Exercise brief: Reproduce exactly the lines of the material beneath, from the line that contains "Write part 3" to the line that contains "# The stamen", both included, and no other lines.

Input:
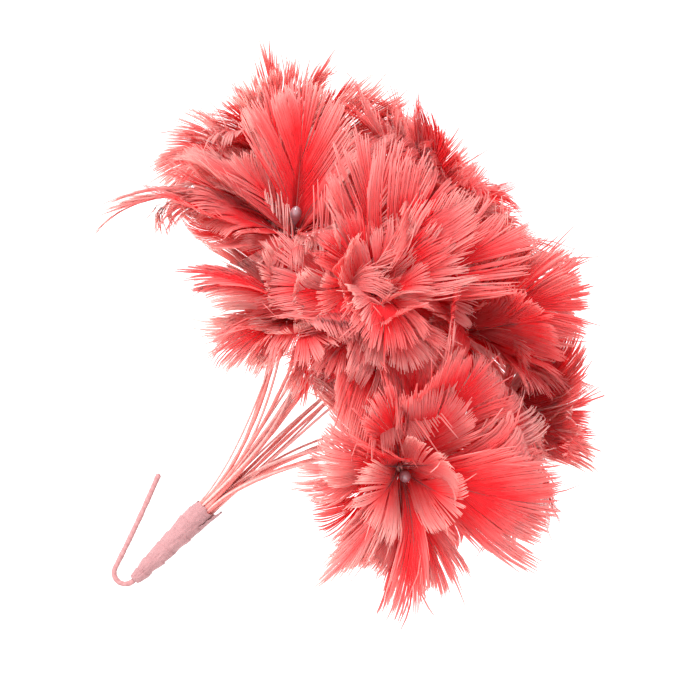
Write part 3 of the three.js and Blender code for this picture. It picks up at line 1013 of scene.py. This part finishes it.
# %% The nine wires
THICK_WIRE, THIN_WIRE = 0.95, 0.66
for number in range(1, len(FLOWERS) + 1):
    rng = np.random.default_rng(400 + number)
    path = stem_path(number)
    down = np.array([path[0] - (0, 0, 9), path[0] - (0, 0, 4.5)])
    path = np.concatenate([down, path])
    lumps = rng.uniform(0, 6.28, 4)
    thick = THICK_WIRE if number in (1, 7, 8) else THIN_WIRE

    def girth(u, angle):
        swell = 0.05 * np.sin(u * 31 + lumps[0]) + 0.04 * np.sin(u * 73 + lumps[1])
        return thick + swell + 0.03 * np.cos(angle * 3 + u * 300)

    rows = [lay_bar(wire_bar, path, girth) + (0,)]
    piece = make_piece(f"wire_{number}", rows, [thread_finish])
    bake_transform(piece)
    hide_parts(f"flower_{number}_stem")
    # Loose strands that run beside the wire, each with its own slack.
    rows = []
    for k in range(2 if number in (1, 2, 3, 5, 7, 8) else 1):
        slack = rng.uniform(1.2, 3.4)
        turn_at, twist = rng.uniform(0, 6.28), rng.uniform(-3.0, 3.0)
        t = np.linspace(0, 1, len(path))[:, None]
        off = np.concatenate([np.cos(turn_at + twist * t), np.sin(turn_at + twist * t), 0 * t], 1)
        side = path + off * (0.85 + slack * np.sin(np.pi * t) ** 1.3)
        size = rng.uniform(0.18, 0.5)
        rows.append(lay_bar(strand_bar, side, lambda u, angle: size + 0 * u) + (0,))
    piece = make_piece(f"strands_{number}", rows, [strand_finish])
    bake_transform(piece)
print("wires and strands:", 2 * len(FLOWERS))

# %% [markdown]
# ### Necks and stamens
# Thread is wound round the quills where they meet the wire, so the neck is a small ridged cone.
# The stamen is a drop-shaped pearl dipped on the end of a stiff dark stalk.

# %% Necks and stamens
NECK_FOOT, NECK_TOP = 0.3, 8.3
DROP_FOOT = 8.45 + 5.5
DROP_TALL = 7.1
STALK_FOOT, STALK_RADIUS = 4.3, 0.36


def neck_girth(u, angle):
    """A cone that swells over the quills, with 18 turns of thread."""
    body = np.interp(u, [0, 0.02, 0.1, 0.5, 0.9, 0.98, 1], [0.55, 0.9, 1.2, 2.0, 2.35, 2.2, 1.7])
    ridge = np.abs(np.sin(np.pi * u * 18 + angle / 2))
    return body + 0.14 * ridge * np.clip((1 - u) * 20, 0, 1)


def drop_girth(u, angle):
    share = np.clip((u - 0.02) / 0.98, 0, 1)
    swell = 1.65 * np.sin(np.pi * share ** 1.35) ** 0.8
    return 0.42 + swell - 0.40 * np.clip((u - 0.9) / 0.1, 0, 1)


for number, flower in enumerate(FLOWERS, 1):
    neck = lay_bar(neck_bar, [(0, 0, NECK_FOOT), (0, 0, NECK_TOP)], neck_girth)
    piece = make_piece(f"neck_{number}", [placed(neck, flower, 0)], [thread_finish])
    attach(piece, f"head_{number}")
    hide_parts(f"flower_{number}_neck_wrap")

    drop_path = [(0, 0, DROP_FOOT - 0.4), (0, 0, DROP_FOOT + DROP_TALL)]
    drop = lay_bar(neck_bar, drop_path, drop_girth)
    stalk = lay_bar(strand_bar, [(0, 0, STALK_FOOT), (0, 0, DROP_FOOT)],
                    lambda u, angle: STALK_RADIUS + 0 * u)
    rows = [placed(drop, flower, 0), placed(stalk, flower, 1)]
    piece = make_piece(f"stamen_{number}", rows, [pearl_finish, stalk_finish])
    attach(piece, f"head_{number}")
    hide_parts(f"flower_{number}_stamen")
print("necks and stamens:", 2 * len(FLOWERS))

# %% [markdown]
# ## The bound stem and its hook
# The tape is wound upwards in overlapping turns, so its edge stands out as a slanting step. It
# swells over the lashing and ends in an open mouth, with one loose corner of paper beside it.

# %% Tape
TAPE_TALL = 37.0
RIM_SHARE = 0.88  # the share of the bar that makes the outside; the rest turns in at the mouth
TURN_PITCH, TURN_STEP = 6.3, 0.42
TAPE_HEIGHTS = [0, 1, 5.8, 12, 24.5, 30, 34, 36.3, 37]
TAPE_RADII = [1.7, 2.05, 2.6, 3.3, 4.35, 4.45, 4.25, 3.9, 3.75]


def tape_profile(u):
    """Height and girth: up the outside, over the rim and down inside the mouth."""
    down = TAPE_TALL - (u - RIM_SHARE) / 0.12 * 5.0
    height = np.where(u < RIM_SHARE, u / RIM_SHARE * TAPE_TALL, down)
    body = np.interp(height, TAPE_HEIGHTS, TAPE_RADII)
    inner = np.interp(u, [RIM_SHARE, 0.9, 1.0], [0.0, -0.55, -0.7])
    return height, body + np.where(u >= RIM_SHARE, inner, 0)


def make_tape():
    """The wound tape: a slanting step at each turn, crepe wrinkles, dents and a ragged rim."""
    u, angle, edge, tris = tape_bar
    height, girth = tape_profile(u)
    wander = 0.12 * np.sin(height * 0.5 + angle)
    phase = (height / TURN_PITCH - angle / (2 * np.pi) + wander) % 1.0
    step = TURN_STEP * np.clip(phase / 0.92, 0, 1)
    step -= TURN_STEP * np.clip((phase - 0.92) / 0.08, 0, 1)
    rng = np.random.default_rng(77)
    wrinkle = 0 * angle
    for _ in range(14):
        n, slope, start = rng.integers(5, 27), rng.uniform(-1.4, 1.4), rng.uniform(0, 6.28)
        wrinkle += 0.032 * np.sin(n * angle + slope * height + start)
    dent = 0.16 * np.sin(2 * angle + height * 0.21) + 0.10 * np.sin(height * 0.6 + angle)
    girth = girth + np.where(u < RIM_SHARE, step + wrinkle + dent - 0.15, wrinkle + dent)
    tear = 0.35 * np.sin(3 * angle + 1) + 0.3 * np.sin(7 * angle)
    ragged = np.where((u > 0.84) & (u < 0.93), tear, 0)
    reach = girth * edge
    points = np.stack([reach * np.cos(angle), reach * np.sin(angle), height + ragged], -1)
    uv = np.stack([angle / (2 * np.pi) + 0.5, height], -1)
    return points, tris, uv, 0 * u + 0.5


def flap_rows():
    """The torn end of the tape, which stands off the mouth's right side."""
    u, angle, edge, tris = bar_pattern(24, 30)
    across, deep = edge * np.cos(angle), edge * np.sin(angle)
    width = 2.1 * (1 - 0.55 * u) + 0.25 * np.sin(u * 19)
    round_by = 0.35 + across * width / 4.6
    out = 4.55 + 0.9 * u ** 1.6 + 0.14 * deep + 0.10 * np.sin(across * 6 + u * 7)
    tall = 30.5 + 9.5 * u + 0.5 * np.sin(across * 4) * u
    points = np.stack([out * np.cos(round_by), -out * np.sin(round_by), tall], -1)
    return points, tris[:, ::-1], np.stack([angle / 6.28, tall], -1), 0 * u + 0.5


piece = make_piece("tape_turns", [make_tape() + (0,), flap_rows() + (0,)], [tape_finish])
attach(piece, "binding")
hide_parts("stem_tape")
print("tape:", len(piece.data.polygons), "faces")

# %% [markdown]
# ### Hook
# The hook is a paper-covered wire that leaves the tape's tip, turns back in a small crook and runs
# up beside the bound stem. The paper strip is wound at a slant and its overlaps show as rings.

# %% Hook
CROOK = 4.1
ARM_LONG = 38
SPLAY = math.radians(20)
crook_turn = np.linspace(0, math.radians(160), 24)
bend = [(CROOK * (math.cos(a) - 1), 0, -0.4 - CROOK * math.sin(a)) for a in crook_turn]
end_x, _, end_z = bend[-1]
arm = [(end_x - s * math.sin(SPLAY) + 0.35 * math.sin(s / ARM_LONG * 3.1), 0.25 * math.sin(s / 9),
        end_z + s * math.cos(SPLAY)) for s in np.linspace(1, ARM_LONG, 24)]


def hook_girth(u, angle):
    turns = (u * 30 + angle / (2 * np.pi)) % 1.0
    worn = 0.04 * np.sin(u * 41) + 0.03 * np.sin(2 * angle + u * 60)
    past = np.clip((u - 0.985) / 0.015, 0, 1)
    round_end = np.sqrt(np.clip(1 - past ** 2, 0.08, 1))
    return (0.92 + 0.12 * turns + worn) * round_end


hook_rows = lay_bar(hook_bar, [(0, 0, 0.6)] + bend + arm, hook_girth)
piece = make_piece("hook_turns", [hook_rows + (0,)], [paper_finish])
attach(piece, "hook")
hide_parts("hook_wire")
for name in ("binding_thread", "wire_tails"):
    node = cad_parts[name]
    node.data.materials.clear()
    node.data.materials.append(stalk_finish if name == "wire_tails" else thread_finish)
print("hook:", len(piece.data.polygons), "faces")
...
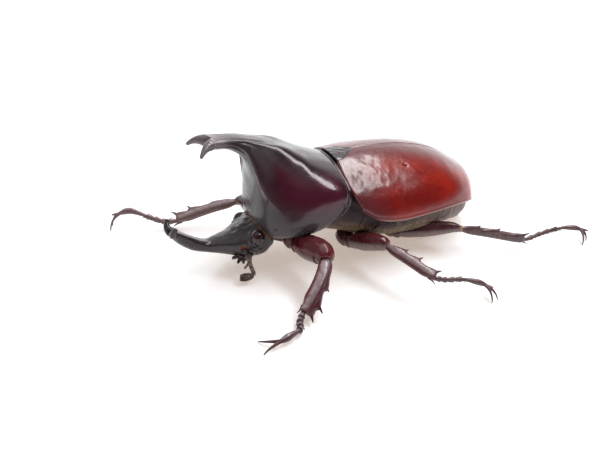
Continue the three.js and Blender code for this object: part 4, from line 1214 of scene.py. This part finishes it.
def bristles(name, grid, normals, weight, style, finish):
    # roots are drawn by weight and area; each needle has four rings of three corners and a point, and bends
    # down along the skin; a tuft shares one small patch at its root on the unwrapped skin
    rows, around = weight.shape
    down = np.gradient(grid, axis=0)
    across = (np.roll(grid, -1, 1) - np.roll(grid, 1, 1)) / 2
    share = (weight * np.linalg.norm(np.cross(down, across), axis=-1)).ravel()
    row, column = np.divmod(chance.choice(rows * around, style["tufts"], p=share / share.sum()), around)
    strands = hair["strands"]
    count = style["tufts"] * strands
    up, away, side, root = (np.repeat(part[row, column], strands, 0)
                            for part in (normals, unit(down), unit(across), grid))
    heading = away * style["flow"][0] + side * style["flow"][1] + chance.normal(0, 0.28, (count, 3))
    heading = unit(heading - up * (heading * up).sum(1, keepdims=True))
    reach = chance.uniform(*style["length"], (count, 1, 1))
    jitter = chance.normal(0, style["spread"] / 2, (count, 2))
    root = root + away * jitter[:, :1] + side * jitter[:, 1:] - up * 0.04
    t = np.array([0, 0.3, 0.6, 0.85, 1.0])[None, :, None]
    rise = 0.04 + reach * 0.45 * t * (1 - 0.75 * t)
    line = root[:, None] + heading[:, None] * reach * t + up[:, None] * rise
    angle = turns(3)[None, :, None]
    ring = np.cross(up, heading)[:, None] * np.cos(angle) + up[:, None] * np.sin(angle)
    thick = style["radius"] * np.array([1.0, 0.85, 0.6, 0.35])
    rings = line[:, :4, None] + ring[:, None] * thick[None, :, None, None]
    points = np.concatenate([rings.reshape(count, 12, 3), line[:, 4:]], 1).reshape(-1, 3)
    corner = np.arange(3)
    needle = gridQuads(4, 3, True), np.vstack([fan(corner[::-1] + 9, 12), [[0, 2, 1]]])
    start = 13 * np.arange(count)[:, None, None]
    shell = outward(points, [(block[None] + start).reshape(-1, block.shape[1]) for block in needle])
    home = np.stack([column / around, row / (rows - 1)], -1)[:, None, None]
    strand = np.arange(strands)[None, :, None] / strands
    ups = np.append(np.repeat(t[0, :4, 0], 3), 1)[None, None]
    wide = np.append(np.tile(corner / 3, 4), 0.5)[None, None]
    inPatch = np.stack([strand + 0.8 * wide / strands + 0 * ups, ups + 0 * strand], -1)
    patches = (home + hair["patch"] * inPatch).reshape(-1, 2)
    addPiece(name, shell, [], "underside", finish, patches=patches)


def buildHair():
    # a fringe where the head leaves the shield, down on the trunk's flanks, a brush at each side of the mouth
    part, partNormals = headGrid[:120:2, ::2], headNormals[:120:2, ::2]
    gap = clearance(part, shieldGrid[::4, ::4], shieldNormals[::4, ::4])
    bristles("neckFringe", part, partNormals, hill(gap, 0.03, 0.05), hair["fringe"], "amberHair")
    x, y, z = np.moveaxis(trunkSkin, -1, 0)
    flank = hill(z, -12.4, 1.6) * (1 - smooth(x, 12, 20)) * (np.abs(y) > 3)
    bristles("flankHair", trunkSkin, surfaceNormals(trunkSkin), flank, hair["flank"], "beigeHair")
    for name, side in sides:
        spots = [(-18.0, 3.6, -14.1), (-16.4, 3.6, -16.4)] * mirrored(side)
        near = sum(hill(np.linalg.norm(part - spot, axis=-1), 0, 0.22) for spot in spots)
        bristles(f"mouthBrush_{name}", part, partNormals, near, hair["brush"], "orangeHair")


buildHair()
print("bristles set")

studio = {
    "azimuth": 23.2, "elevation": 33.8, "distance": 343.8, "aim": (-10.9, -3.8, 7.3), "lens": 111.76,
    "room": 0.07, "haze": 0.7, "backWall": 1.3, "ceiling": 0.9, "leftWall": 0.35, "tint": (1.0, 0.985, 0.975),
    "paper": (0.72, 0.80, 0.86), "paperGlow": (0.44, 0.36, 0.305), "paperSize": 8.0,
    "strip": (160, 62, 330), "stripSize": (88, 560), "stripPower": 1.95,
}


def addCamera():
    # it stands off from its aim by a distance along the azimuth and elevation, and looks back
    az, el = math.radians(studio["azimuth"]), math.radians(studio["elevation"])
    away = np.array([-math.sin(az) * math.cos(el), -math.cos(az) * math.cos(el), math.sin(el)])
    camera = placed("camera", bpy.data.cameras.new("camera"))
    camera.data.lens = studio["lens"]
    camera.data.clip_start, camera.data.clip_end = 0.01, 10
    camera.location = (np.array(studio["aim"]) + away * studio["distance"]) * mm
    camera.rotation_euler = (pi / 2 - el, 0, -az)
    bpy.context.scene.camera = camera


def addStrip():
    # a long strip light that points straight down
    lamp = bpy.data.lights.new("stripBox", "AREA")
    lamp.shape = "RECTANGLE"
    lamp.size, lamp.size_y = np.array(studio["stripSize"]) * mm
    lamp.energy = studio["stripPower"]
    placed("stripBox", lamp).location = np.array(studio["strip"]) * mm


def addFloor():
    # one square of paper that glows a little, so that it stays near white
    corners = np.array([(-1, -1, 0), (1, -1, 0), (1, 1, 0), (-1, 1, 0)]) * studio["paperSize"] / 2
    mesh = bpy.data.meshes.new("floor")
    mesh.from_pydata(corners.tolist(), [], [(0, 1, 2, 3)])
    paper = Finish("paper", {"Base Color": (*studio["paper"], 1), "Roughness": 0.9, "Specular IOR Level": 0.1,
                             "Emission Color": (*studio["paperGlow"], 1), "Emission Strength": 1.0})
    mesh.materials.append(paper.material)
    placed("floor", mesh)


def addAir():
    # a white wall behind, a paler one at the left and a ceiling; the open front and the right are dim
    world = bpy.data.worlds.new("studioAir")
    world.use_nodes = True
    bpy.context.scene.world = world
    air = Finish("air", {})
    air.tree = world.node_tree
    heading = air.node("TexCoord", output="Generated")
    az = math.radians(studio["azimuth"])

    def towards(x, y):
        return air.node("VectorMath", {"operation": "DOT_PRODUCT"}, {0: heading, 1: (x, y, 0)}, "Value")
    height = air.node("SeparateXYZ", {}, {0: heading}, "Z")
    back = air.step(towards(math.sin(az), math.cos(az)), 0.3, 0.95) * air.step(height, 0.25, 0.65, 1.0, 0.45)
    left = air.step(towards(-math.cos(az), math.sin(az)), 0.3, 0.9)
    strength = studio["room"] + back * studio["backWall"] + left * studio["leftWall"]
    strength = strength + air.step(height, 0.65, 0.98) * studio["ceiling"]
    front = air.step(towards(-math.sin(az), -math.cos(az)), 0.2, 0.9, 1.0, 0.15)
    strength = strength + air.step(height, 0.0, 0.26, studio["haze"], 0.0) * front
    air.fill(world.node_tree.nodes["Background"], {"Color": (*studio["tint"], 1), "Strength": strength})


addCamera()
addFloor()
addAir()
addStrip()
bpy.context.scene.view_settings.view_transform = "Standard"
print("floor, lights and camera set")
* * *
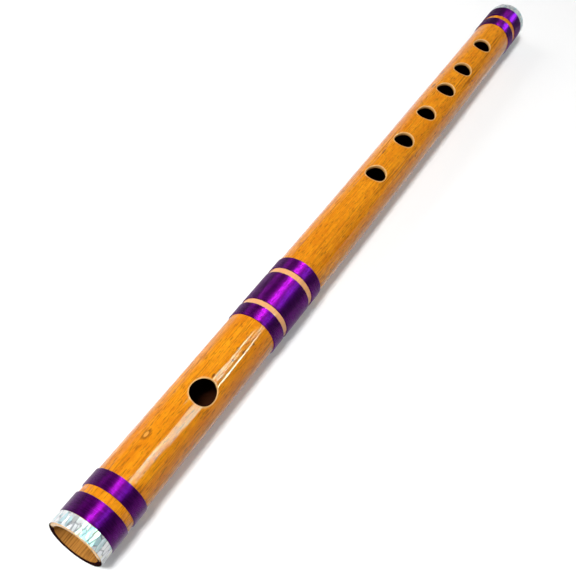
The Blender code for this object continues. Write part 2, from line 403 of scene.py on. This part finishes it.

Response to the exercise:
Write part 3 of the three.js and Blender code for this picture. It picks up at line 1013 of scene.py. This part finishes it.
# %% The nine wires
THICK_WIRE, THIN_WIRE = 0.95, 0.66
for number in range(1, len(FLOWERS) + 1):
    rng = np.random.default_rng(400 + number)
    path = stem_path(number)
    down = np.array([path[0] - (0, 0, 9), path[0] - (0, 0, 4.5)])
    path = np.concatenate([down, path])
    lumps = rng.uniform(0, 6.28, 4)
    thick = THICK_WIRE if number in (1, 7, 8) else THIN_WIRE

    def girth(u, angle):
        swell = 0.05 * np.sin(u * 31 + lumps[0]) + 0.04 * np.sin(u * 73 + lumps[1])
        return thick + swell + 0.03 * np.cos(angle * 3 + u * 300)

    rows = [lay_bar(wire_bar, path, girth) + (0,)]
    piece = make_piece(f"wire_{number}", rows, [thread_finish])
    bake_transform(piece)
    hide_parts(f"flower_{number}_stem")
    # Loose strands that run beside the wire, each with its own slack.
    rows = []
    for k in range(2 if number in (1, 2, 3, 5, 7, 8) else 1):
        slack = rng.uniform(1.2, 3.4)
        turn_at, twist = rng.uniform(0, 6.28), rng.uniform(-3.0, 3.0)
        t = np.linspace(0, 1, len(path))[:, None]
        off = np.concatenate([np.cos(turn_at + twist * t), np.sin(turn_at + twist * t), 0 * t], 1)
        side = path + off * (0.85 + slack * np.sin(np.pi * t) ** 1.3)
        size = rng.uniform(0.18, 0.5)
        rows.append(lay_bar(strand_bar, side, lambda u, angle: size + 0 * u) + (0,))
    piece = make_piece(f"strands_{number}", rows, [strand_finish])
    bake_transform(piece)
print("wires and strands:", 2 * len(FLOWERS))

# %% [markdown]
# ### Necks and stamens
# Thread is wound round the quills where they meet the wire, so the neck is a small ridged cone.
# The stamen is a drop-shaped pearl dipped on the end of a stiff dark stalk.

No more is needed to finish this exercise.